(Invited) First-Principles Molecular Dynamics Investigations of Proton and Hydroxide Transport in Model Anion-Exchange- and Proton-Exchange Membranes in Nanoconfined, Low-Hydration Environments

Abstract

Fuel cell-based anion-exchange membranes (AEMs) and proton exchange membranes (PEMs) have considerable potential as cost-effective, clean energy conversion devices. However, a fundamental atomistic understanding of the hydroxide and hydronium diffusion mechanisms in AEM and PEM environments is an ongoing challenge. In recent years, nano-confined structures have been exploited in the study of cost-effective and reliable polymer architectures for electrochemical devices.
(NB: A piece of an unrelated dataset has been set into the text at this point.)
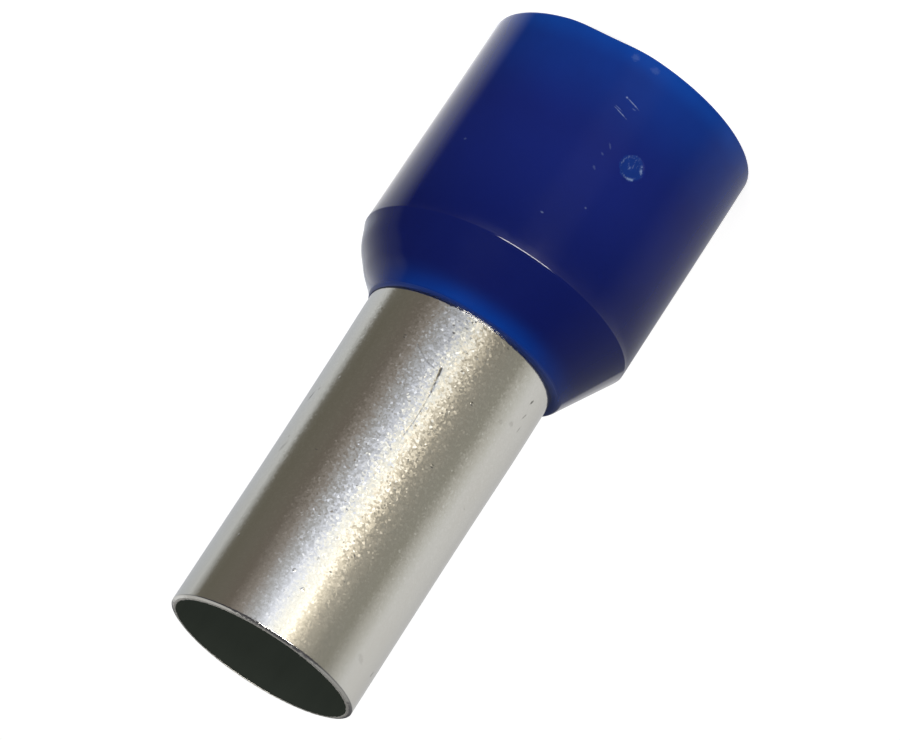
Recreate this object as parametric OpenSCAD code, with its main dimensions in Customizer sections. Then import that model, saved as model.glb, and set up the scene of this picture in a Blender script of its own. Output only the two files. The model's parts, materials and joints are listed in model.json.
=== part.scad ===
// Insulated wire ferrule: a thin plated copper sleeve whose bell mouth is held in a
// moulded plastic collar. It stands on the collar's mouth, centred on the Z axis,
// and +Z runs along the axis to the sleeve's tip.

/* [Sleeve] */
// Inner diameter of the sleeve, which takes the bare strands
sleeve_bore = 10.3; // [8:0.1:11.5]
// Thickness of the sleeve's metal
sleeve_wall = 0.3; // [0.2:0.05:0.5]
// Length of bare sleeve beyond the collar
free_length = 20; // [12:0.5:30]
// Rounding of the tip's outer edge
tip_round = 0.2; // [0.05:0.05:0.4]

/* [Bell mouth] */
// Radius of the bend between the sleeve and its bell mouth, on the collar's side
bend_radius = 0.6; // [0.3:0.1:1]
// Length of the bell mouth down its slope
bell_length = 2.2; // [1:0.1:2.6]

/* [Collar] */
// Inner diameter of the skirt, which takes the wire's insulation
collar_bore = 14.9; // [14:0.1:18]
// Thickness of the skirt
skirt_wall = 0.5; // [0.4:0.05:0.8]
// Length of the skirt, from the mouth to the shoulder
skirt_length = 13; // [9:0.5:20]
// Length of the cone, from the shoulder to the front face
cone_length = 3.6; // [2.6:0.1:6]
// Width of the front face round the sleeve
face_width = 0.5; // [0.3:0.05:0.8]

/* [Collar edges] */
// Rounding of the shoulder between skirt and cone
shoulder_round = 0.4; // [0.1:0.1:0.8]
// Rounding of the corner between the skirt's inside and the funnel
funnel_round = 0.5; // [0.1:0.1:1]
// Rounding of the front face's outer edge
face_round = 0.1; // [0.05:0.05:0.4]
// Rounding of both edges of the mouth's rim
rim_round = 0.15; // [0.05:0.05:0.3]

/* [Hidden] */
$fn = 96;

// Straight steps that make up each rounded edge in an outline
arc_steps = 8;
// Least flat that a rounding leaves beside it on a thin wall
edge_land = 0.05;

sleeve_in = sleeve_bore / 2;
sleeve_out = sleeve_in + sleeve_wall;
skirt_in = collar_bore / 2;
skirt_out = skirt_in + skirt_wall;
face_out = sleeve_out + face_width;

face_z = skirt_length + cone_length;
tip_z = face_z + free_length;

// The cone's outside and the funnel inside it slope alike, by this angle from the axis
slope = atan2(skirt_out - face_out, cone_length);

// Heights at which the funnel's slope would meet the sleeve and the skirt's inside
neck_z = face_z - bend_radius * tan(slope / 2);
funnel_z = neck_z - (skirt_in - sleeve_out) / tan(slope);

tip_edge = min(tip_round, sleeve_wall - edge_land);
rim_edge = min(rim_round, skirt_wall / 2 - edge_land);
face_edge = min(face_round, face_width - edge_land);

// Centres of the roundings, each its own radius away from both of its faces
tip_at = [sleeve_out - tip_edge, tip_z - tip_edge];
bend_at = [sleeve_out + bend_radius, face_z];
face_at = [face_out - face_edge * tan(45 - slope / 2), face_z - face_edge];
shoulder_at = [skirt_out - shoulder_round, skirt_length - shoulder_round * tan(slope / 2)];
funnel_at = [skirt_in - funnel_round, funnel_z - funnel_round * tan(slope / 2)];
outer_rim_at = [skirt_out - rim_edge, rim_edge];
inner_rim_at = [skirt_in + rim_edge, rim_edge];

// Point at a distance and an angle from another
function polar(centre, radius, angle) = centre + radius * [cos(angle), sin(angle)];

// Points round an arc from one angle to another
function arc(centre, radius, from, to) = [
    for (step = [0 : arc_steps]) polar(centre, radius, from + (to - from) * step / arc_steps)
];

// Lower end of the bell mouth, on the side that lies against the funnel
bell_end = polar(polar(bend_at, bend_radius, 180 + slope), bell_length, 270 + slope);

// Section of the sleeve: one thickness of metal from the bell mouth, round the bend
// and up to the tip
sleeve_outline = concat(
    [bell_end, polar(bell_end, sleeve_wall, 180 + slope)],
    arc(bend_at, bend_radius + sleeve_wall, 180 + slope, 180),
    [[sleeve_in, tip_z]],
    arc(tip_at, tip_edge, 90, 0),
    arc(bend_at, bend_radius, 180, 180 + slope)
);

// Section of the collar: rim, skirt, shoulder, cone, front face, the neck that curves
// with the sleeve's bend, and the funnel down to the skirt's inside
collar_outline = concat(
    arc(outer_rim_at, rim_edge, 270, 360),
    arc(shoulder_at, shoulder_round, 0, slope),
    arc(face_at, face_edge, slope, 90),
    arc(bend_at, bend_radius, 180, 180 + slope),
    arc(funnel_at, funnel_round, slope, 0),
    arc(inner_rim_at, rim_edge, 180, 270)
);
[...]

In this study, first-principles molecular dynamics simulations are employed to investigate the influence of the water distribution, temperature, internal geometry, cation chemistry, and presence of carbon dioxide on the diffusion rate of protons and hydroxide ions in nanoconfined geometries that serve as mimics of PEM and AEM environments and to reveal key design principles1-8. The simulations indicate that the water distribution is a determinative factor in the diffusion process, which is also arrested when carbon dioxide is present. Moreover, it is found that hydroxide diffusion in AEMs is largely vehicular or a combination of vehicular and structural while proton diffusion in PEMs is largely structural. Pairs of cations in AEMs create bottlenecks for hydroxide diffusion while the anion groups in PEMs become active participants in proton diffusion. It is found that the temperature dependence of hydroxide diffusion in AEMs is non-monotonic, exhibiting a “kink” over a particular temperature range at which dD OH ─/dT < 0, a finding that is confirmed experimentally. The presence of carbon dioxide is found to suppress hydroxide diffusion, also in agreement with experiment. Looking forward, we investigate the influence of the solvent chemistry on proton transport and propose new nanoconfined environments with the potential to enhance proton transport rates considerably using these liquids.